Despite the criticism aimed at the West of England Combined Authority (Weca) that it was not moving fast enough on climate change by Councillor Kevin Guy, the council had been given £560,000 by Weca and the Department of Transport (DFT) to begin implementi­ng this vital safe cycle network to help tackle climate change and enable people to make the choice to cycle or wheel.

The two publicly consulted (and approved!) schemes that the council chose to go forward with now fall foul of the funding rules which require them to be delivered and not be weakened.

Upper Bristol Road was a simple, effective, exemplary scheme that has been over-complicate­d and, after local political interferen­ce, now creates a more dangerous space for a child to cycle than leaving the road as it is today and greater cost.

The North Road trial has been filibuster­ed by a weak cabinet unable to make decisions for itself and coming up with the “brilliant” idea of using a Citizen’s Jury to absolve all responsibi­lity and blame 24 “randomly” chosen residents to make the decision for them. I’d never seen a cabinet effectivel­y vote a vote of no confidence on themselves before without realising it.

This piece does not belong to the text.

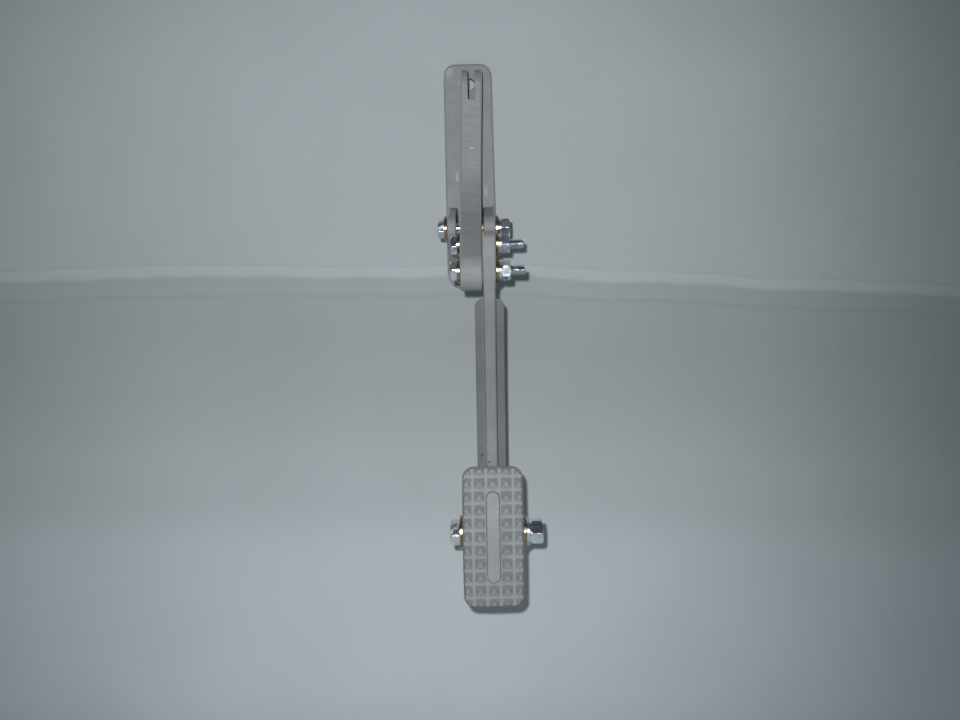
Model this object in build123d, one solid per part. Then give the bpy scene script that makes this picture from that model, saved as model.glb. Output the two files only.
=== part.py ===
from build123d import *
import os
from math import atan2, cos, degrees, pi, radians, sin, tan

# Suspended throttle pedal: a cast bracket for the firewall, a cast throttle lever that
# swings in the bracket's two ears, a cast arm bolted to the lever's side, and a treaded pad.
# Millimetres. X runs to the driver's right, Y forwards to the firewall and Z up.
# The origin is the middle of the bracket's two mounting holes, on its back face.
# "Ahead" is a distance from the firewall towards the driver, "up" a height over the pivot.

# Bracket plate
plate_width = 33.2
plate_top_width = 31.6
plate_top_shift = -0.9
plate_above_pivot = 108.0
plate_below_pivot = 40.0
plate_thickness = 6.0
plate_top_corner = 7.5
plate_bottom_corner = 12.0
plate_edge_bevel = 0.9
mount_hole_diameter = 7.5
mount_hole_spacing = 68.0

# Pivot, and the bracket's ears about it
pivot_below_mount = 61.0
pivot_ahead = 40.0
ear_boss_radius = 8.0
ear_foot_above_pivot = 15.0
ear_foot_below_pivot = 30.0
left_ear_thickness = 5.8
right_ear_thickness = 7.7
left_ear_gap = 2.45
right_ear_gap = 1.25
ear_edge_bevel = 0.6
ear_root_round = 1.0

# Throttle lever
lever_thickness = 13.5
lever_arm_depth = 19.0
lever_plate_gap = 3.0
lever_tip_up = 92.0
lever_lean = 1.9
lever_bend_up = 18.0
lever_front_bend_up = 48.0
lever_back_bend_up = 32.0
lever_front_turn = 50.0
lever_end_radius = 12.2
lever_edge_bevel = 0.7
slot_width = 4.3
slot_bottom_up = 82.0
linkage_hole_diameter = 5.2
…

However, the Government is extremely serious about getting councils to deliver good cycle infrastruc­ture and has stated that failure to deliver and/or weaken schemes within the funding windows will result in general reductions in DFT funding. That failure to deliver the tiny, inconseque­ntial North Road 12-month trial and to insist that “vital” parking takes precedence over children’s safety on Upper Bristol Road is going to result in the council having no money to repair potholes in Radstock or Keynsham.

The enormous changes in terms of the pandemic and the much more critical climate emergency are playing out in real time while this new politicall­y weak cabinet plays games with children’s lives and your pothole money.

If this wasn’t bad enough, the council is likely to be tested again this year with another £1.5 million of Active Travel schemes. Given the new cabinet’s political resolve so far to do the right thing, I think we can safely be assured that the state of our roads will get worse and worse over the coming years while Councillor Richard Samuel continues to blame central Government for lack of funds while completely ignoring the behaviour of his fellow cabinet members.

The sad thing about all of this is that this council should be bidding for Bath to become one of the 12 £30m mini-holland cities but the reality is that their current performanc­e on delivering Active Travel schemes will exclude them.

This is an enormous amount of money that this new cabinet is prepared to turn its back on and all because they refuse to run a 12-month trial road closure within the timescales set by the Government.